Schon viele Jahre hatte ich die Idee ein Festival im Kopf – Ein Festival für die Musik, für die ich ansonsten mindestens in die großen Metropolen Europas reisen musste. Dabei sollten zwei Aspekte von zentraler Bedeutung sein: Anders als bei den meisten Festivals üblich, sollten die Konzerte sich nicht überschneiden. Und natürlich sollte das Programm hinsichtlich der Künstler*innen und Genres diversifiziert sein, denn nur so können die Beziehungen des Jazz mit elektronischer und traditioneller Musik, Hip-Hop, Pop und Klassik, aber auch zu korrespondierenden Künsten wie der Literatur erfahrbar werden. Die gesamte Vielfalt des Jazz in Kunst und Gesellschaft, so zumindest mein Anspruch, sollte sichtbar werden. Daraus ergab sich fast von selbst der Name „Enjoy Jazz. Festival für Jazz und Anderes“.
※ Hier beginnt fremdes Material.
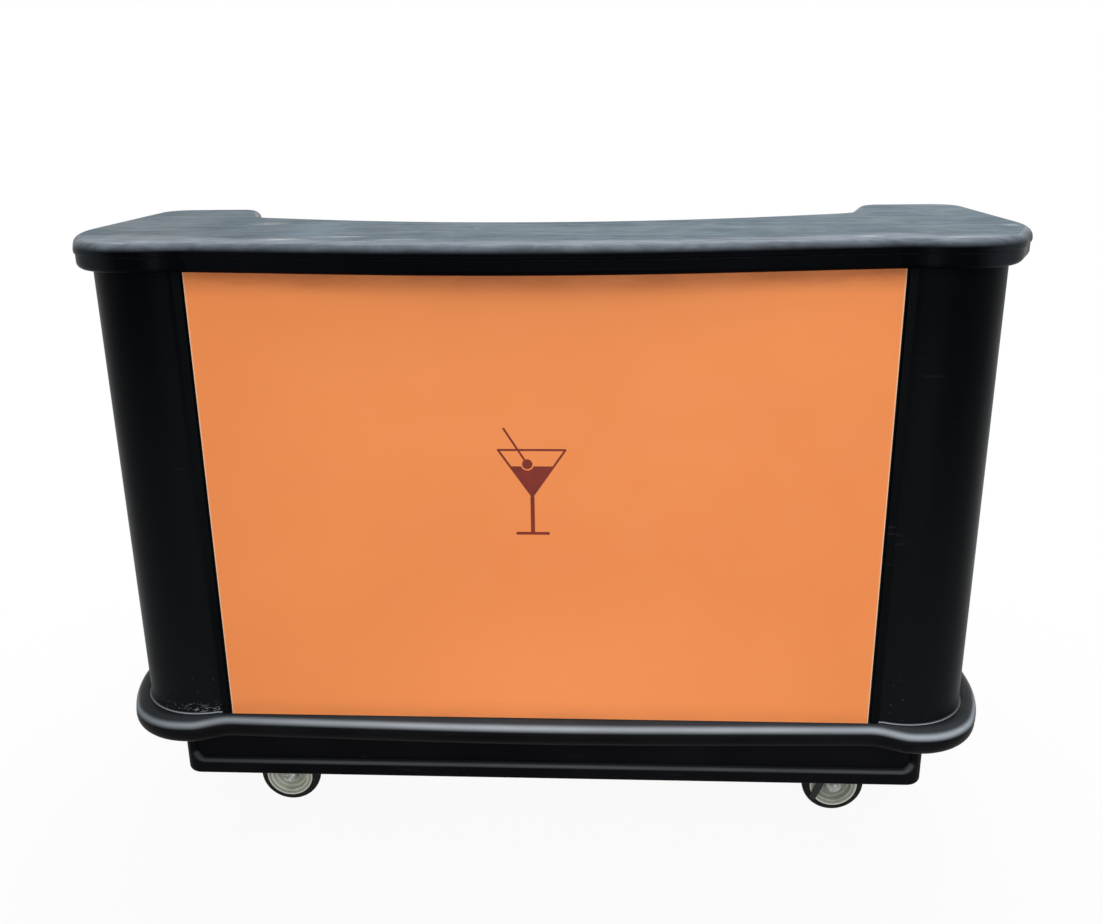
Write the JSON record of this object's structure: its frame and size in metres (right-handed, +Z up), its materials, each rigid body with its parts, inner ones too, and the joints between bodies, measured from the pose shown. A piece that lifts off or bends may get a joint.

Der Karlstorbahnhof war die räumliche Keimzelle dieses Prozesses und ist bis heute ein zentraler Partner des Festivals geblieben. Viele großartige Events hätte es ohne diese synergetische Kooperation nie gegeben. Bis heute ist der Karlstorbahnhof so etwas wie die gefühlte Heimat von Enjoy Jazz: der Ort, an den wir immer wieder gerne zurückkehren. Und das seit bald 25 Jahren. Die wunderbaren neuen Räumlichkeiten, das damit einhergehende noch offenere Gesamtkonzept, die noch weitergehende Einbindung in die Quartiers- und Stadtgesellschaft, das diverse und dabei nach wie vor sehr kenntnisreich zusammengestellte Programm mit seinen unverzichtbaren soziokulturellen Impulsen – all das sind mehr als gute Gründe, dem Karlstorbahnhof auch an diesem neuen Ort tief verbunden zu bleiben, er ist mehr denn je unverzichtbar für Heidelberg und die Kultur-Region.
Rainer Kern, ist Gründer, Direktor und künstlerischer Leiter von Enjoy Jazz und ein international tätiger Kulturmanager. Er verantwortete die erfolgreiche Bewerbung Mannheims als UNESCO City of Music. Aktuell ist er u.a. Sprecher des globalen UNESCO-Musikstädte-Netzwerks und berät weltweit Städte bei der Etablierung nachhaltiger Entwicklungsstrategien durch Kunst und Kultur.